Paper Mansion Chasing Seventh Straight Win in Friday Feature
5YO Mare Favored in One of Three Grass Races to Open Turf Season
BALTIMORE – Jagger Inc. and Longball Stables’ 5-year-old mare Paper Mansion will chase a seventh consecutive victory, eighth on the grass and 12th overall when live racing resumes at Laurel Park Friday marking the eagerly awaited start of turf season in Maryland.
Three races that drew a total of 37 horses are scheduled for Laurel’s world-class turf course including the featured eighth, a second-level optional claiming allowance for fillies and mares 3 and up going 1 1/16 miles on the All Along course layout.
Laurel’s 142-foot wide course allows for six different layouts based on the position of the portable rail, each named for some of racing’s finest champions – All Along (hedge), Bowl Game (17 feet), Kelso (35 feet), Dahlia (52 feet), Exceller (70 feet) and Fort Marcy (87 feet).
Post time for the first of 10 races is 12:25 p.m.
A dozen were entered in Race 8 including Continentalcongres, Respectfully and Haint Blue for main track only. Paper Mansion, trained and co-owned by Jamie Ness, is the 9-5 program favorite.
Paper Mansion began her win streak Oct. 29 at Laurel in a six-furlong starter optional claimer, her second race since being moved to the grass by Ness, who claimed her the previous spring for $25,000. The chestnut has won six of seven following the switch, including a sweep of the filly and mare division of the Tampa Turf Test, a series of four races for horses 4 and up that have started for a claiming price of $16,000 or less since Jan. 1, 2023.
The last horse to register a sweep in the winter series was Brother Pat in 2015, also owned and trained by Ness. Paper Mansion has won by 11 combined lengths during her six-race win streak, scoring at distances from six furlongs to 1 3/8 miles and carrying as much as 127 pounds. She was assigned topweight of 126 pounds for Friday’s race, three more than each of her rivals.
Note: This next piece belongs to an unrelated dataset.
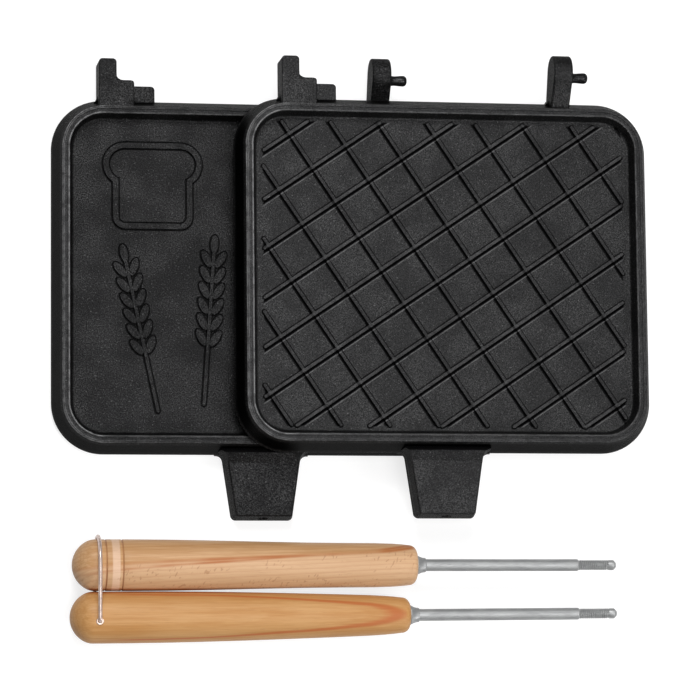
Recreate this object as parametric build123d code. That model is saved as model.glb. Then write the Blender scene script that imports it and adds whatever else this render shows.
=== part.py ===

“She’s a filly we had and when we put her on the turf she just seemed to like it,” Ness said. “She seemed to improve once we switched her and when she got down to Tampa for that series, she was just a better horse than those. So we brought her up here and put her back on the turf tomorrow, and we’ll see what happens.”
Among the rivals for Paper Mansion is On the Shortlist, who had three wins and a second in her first four starts since being moved to the grass last summer and got the winter off after running sixth in the Pebbles (G3) in mid-November at Aqueduct. She Is Wisky was fifth by less than three lengths in Laurel’s 2022 All Along on the turf and won twice on the grass last summer for trainer Brittany Russell.
Turf season is scheduled to get under way in Race 2, a starter optional claimer for 3-year-olds and up sprinting 5 ½ furlongs on the All Along. Ten were entered led by Mid Day Image, who captured Maryland’s turf opener last April. The 8-year-old gelding owns 13 career wins including the 2021 Claiming Crown Emerald, and ran third in both the six-furlong Laurel Dash and Monmouth Park’s 5 ½-furlong Wolf Hill last summer.
Lucci, first or second in four straight starts to cap 2023 including back-to-back runner-up finishes by one length combined at Laurel, is entered to make his 5-year-old debut for trainer Michael Moore. Six horses will run for a tag including Phantom Image, a $200,000 son of Hall of Famer Ghostzapper in for $30,000 and exiting the five-furlong Turf Dash Feb. 24 at Tampa Bay Downs.
Race 5 is an open 1 1/8-mile allowance for 3-year-olds and up on the Dahlia layout that drew an overflow field of 15 including also-eligibles Eye of Gunfighter and Home School and main track only entrant Running River.
Mission Man, unraced since Oct. 26, is a younger half-brother to dual Grade 1-winning millionaire Caravel and multiple stakes winner Witty, Maryland’s champion male turf horse of 2023 that is entered to make his season debut in the $100,000 King T. Leatherbury Saturday at Laurel. Fulmineo has run second in the 1 1/16-mile Pilgrim (G2) last fall and one-mile Columbia March 9.
There will be carryovers of $3,630.08 in the 20-cent Rainbow 6 (Races 5-10) and $2,443.51 in the $1 Jackpot Super High Five (Race 6) wagers Friday.